** What is expected **
Reproduce exactly the opening lines of the listing, stopping after the line that contains "# the window, the" and including it.
§
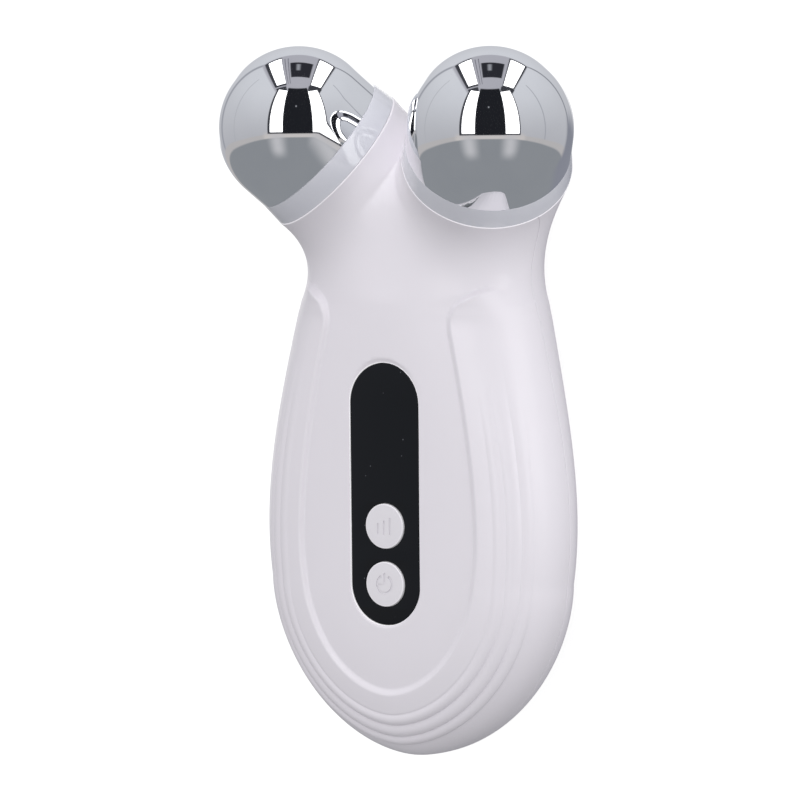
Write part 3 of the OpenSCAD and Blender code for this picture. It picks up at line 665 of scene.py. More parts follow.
# %% [markdown]
# ## The front shell
# The face carries a recess for the window. Its rim slopes down to the glass: almost upright along the sides,
# wide and soft round the lower end, wide and flat round the upper end. Under the rim follow the pocket for
# the window, the ledge that it is taped to, and the frame that stiffens the opening.

# %% Front shell
rim_side, rim_low, rim_high = 0.2, 0.85, 1.0
face_from_z = part_z + 5
bore_spare = 1
case_screw_x, case_screw_y, case_screw_r, case_screw_l, case_boss_r = 23, (7.5, -48), 1.25, 13, 3.2
case_head_r, case_seat_z = 2.3, part_z - 7.5
post_x, post_y, post_r, board_screw_r, board_grip = 13.8, (8.4, -55.5), 2.6, 1, 4
board_z = window_low - 6.6
rim_shares = np.array([0.88, 0.76, 0.63, 0.5, 0.38, 0.26, 0.15, 0.07, 0])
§
** Answer to the task **
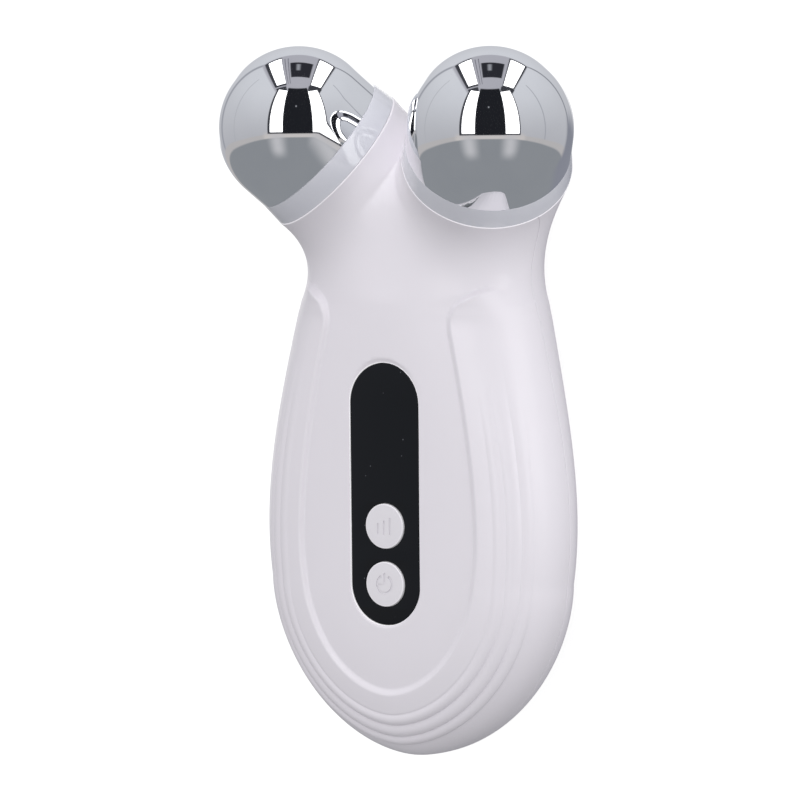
Write part 3 of the OpenSCAD and Blender code for this picture. It picks up at line 665 of scene.py. More parts follow.
# %% [markdown]
# ## The front shell
# The face carries a recess for the window. Its rim slopes down to the glass: almost upright along the sides,
# wide and soft round the lower end, wide and flat round the upper end. Under the rim follow the pocket for
# the window, the ledge that it is taped to, and the frame that stiffens the opening.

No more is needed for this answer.